Cooing over a skittering beat on Imagine (co-produced by Nicki Minaj collaborator Pop Wansel) she flashbacks to the halcyon early days of a romance – “why can’t you imagine a world like that?” – even as she tacitly acknowledges fairytale endings are absolutely the last thing life has planned for her.

She later sets controls for the outer stratosphere of melancholia on NASA – a r’n b creeper in which she dissects her pain while keeping self pity at bay. “I’m in deep space, I’m in deep space,” she croons, taking comfort in the isolation.

But Grande didn't get to where is is today – at the summit of pop's food chain – by taking her audience's attention span for granted. She's back to hit-making first principles with a bang on Bloodline, a red-hot hookup with Swedish smash hit Svengali Max Martin. And yet Thank U, Next is ultimately more interested in confession than celebration. The point is underscored by closer Break Up With Your Girlfriend, I'm Bored a sultry exorcism in which Grande seeks merciful oblivion in the arms of a forbidden lover.

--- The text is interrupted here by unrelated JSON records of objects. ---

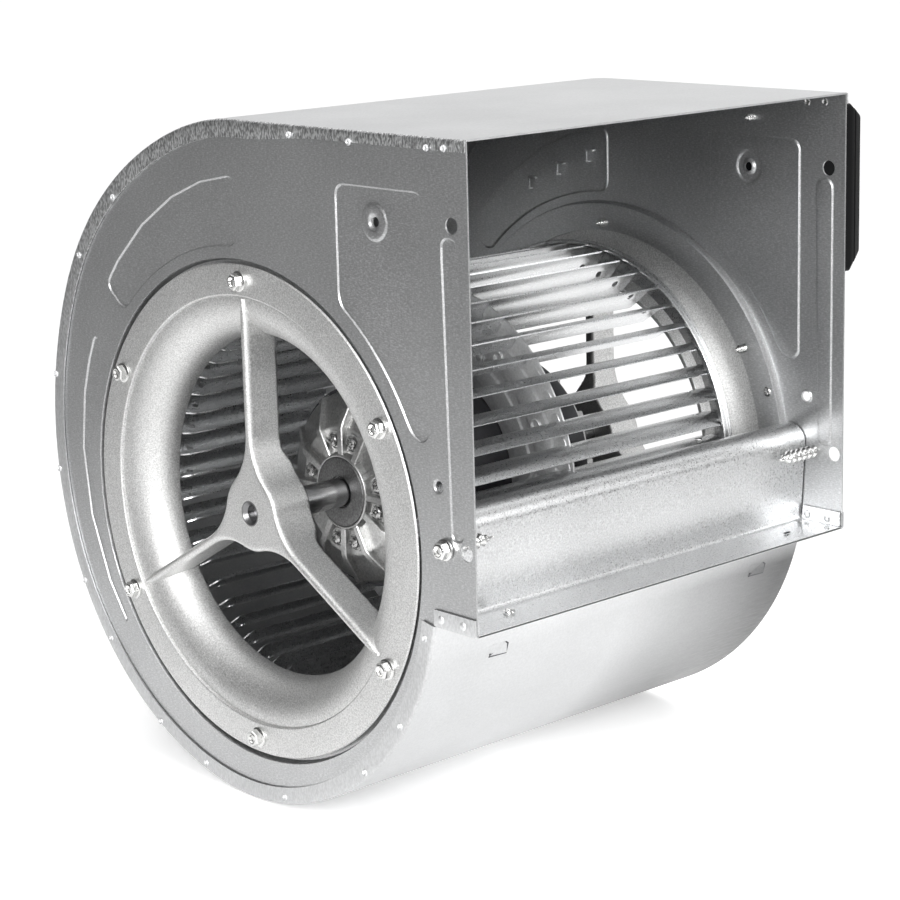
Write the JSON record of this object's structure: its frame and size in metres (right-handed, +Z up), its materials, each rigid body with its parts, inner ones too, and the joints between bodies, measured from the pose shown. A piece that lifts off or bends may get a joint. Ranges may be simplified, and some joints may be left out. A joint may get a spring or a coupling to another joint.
{
  "type": "double inlet centrifugal blower",
  "caption": "Double inlet centrifugal blower: sheet metal scroll casing with a front outlet, cast inlet rings, a forward-curved wheel and a motor inside the wheel.",
  "frame": {"origin": "on the fan axis, midway between the two side plates", "axes": "+X along the fan axis towards the side with the terminal box, the outlet faces -Y, +Z is up"},
  "size_m": [0.363, 0.3777, 0.3947],
  "materials": {
    "galvanised_sheet": "galvanised sheet with fine rolling streaks",
    "cast_aluminium": "grainy die casting, satin",
    "zinc_plated_steel": "bright zinc plate",
    "bright_steel": "ground",
    "black_steel": "satin black paint",
    "steel_laminations": "stacked laminations",
    "copper_winding": "varnished copper wire",
    "black_plastic": "fine texture",
    "pale_plastic": "smooth"
  },
  "bodies": {
    "casing": {"scroll_wrap": "galvanised_sheet", "cutoff_plate": "galvanised_sheet", "side_plate_left": "galvanised_sheet", "inlet_ring_left": "cast_aluminium", "cutoff_bolt_left": "zinc_plated_steel", "inlet_screw_left_1": "zinc_plated_steel", "inlet_screw_left_2": "zinc_plated_steel", "inlet_screw_left_3": "zinc_plated_steel", "inlet_screw_left_4": "zinc_plated_steel", "inlet_screw_left_5": "zinc_plated_steel", "inlet_screw_left_6": "zinc_plated_steel", "side_plate_right": "galvanised_sheet", "inlet_ring_right": "cast_aluminium", "cutoff_bolt_right": "zinc_plated_steel", "inlet_screw_right_1": "zinc_plated_steel", "inlet_screw_right_2": "zinc_plated_steel", "inlet_screw_right_3": "zinc_plated_steel", "inlet_screw_right_4": "zinc_plated_steel", "inlet_screw_right_5": "zinc_plated_steel", "inlet_screw_right_6": "zinc_plated_steel", "motor_shaft": "bright_steel", "stator_core": "steel_laminations", "stator_winding_left": "copper_winding", "bearing_inner_race_left": "bright_steel", "stator_winding_right": "copper_winding", "bearing_inner_race_right": "bright_steel", "terminal_box_base": "black_plastic", "terminal_box_lid": "black_plastic", "terminal_block": "pale_plastic", "box_lid_screw_1": "zinc_plated_steel", "box_lid_screw_2": "zinc_plated_steel", "box_fixing_screw": "zinc_plated_steel", "cable_gland": "black_plastic"},
    "wheel": {"rotor_core": "steel_laminations", "rotor_shell": "black_steel", "rotor_flange": "black_steel", "centre_disc": "galvanised_sheet", "blade_strip": "galvanised_sheet", "bearing_outer_race_left": "bright_steel", "rotor_cap_left": "cast_aluminium", "wheel_ring_left": "galvanised_sheet", "cap_screw_left_1": "zinc_plated_steel", "cap_screw_left_2": "zinc_plated_steel", "cap_screw_left_3": "zinc_plated_steel", "cap_screw_left_4": "zinc_plated_steel", "cap_screw_left_5": "zinc_plated_steel", "cap_screw_left_6": "zinc_plated_steel", "cap_screw_left_7": "zinc_plated_steel", "cap_screw_left_8": "zinc_plated_steel", "bearing_outer_race_right": "bright_steel", "rotor_cap_right": "cast_aluminium", "wheel_ring_right": "galvanised_sheet", "cap_screw_right_1": "zinc_plated_steel", "cap_screw_right_2": "zinc_plated_steel", "cap_screw_right_3": "zinc_plated_steel", "cap_screw_right_4": "zinc_plated_steel", "cap_screw_right_5": "zinc_plated_steel", "cap_screw_right_6": "zinc_plated_steel", "cap_screw_right_7": "zinc_plated_steel", "cap_screw_right_8": "zinc_plated_steel"}
  },
  "joints": [
    {"name": "wheel_spin", "type": "hinge", "parent": "casing", "child": "wheel", "pos_m": [0, 0, 0], "axis": [1, 0, 0], "continuous": true}
  ]
}
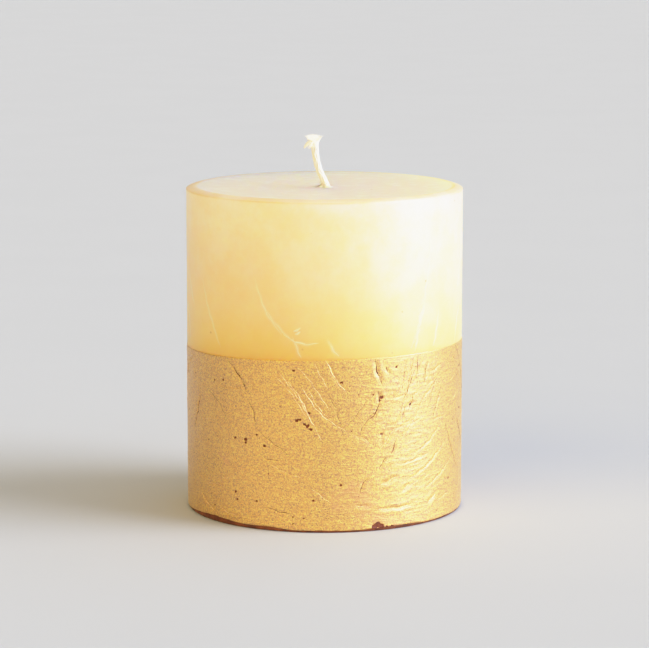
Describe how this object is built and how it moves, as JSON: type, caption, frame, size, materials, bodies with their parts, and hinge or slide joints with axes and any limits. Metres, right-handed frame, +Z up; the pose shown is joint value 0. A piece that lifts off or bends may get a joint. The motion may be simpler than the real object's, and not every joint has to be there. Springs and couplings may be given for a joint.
{
  "type": "unity candle",
  "caption": "Round cast pillar candle in ivory wax, lower half dipped in gold lacquer, with a braided cotton wick held by a metal tab in the base.",
  "frame": {"origin": "centre of the base, on the surface that the candle stands on", "axes": "+Z up along the wick, -Y to the front, +X to the right; the dip line is highest towards +X, and the wick leans to -X"},
  "size_m": [0.076, 0.076, 0.1023],
  "materials": {
    "ivory_wax": "satin, translucent cast wax",
    "pour_wax": "matte, frosted wax",
    "ground_lacquer": "matte red-brown undercoat",
    "gold_lacquer": "satin, granular gold lacquer",
    "core_cotton": "twisted, unbleached",
    "wick_cotton": "braided, primed with wax",
    "tinplate": "bright rolled tinplate",
    "seal_wax": "satin wax"
  },
  "bodies": {
    "root": {"wax_body": "ivory_wax", "top_pour": "pour_wax", "ground_coat": "ground_lacquer", "gold_dip": "gold_lacquer", "wick_core": "core_cotton", "wick_braid": "wick_cotton", "wick_sustainer": "tinplate", "wick_seal": "seal_wax"}
  },
  "joints": []
}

It has placed her beyond mere chart music and into the pantheon of great confessional singers

It's one of many thrilling and chilling moments on a record that builds on the poised tempestuousness of Sweetener and underscores what a fascinating a pop star Grande is morphing into. She came of age as just another teen triller but, battered, bruised yet never defined her setbacks, here she stands proud and unyielding.

Where does she go from here? Not to the Grammys, if her social media ventings are any clue. Nor is she quite positioning herself as a pop star for all seasons. Thank U, Next is forceful and fascinating yet hardly machine-tooled with the casual listener in mind. The price of entry is a fascination with Grande's traumas.

In that respect it has placed her beyond mere chart music and into the pantheon of great confessional singers. That so many feel invested in her suffering and recovery is testament not only to her virtuosity as a vocalist but also to the soul-searing honesty with which she wrestles her demons to an uneasy standstill. If you care about survival, redemption and empowerment, this is an album for you.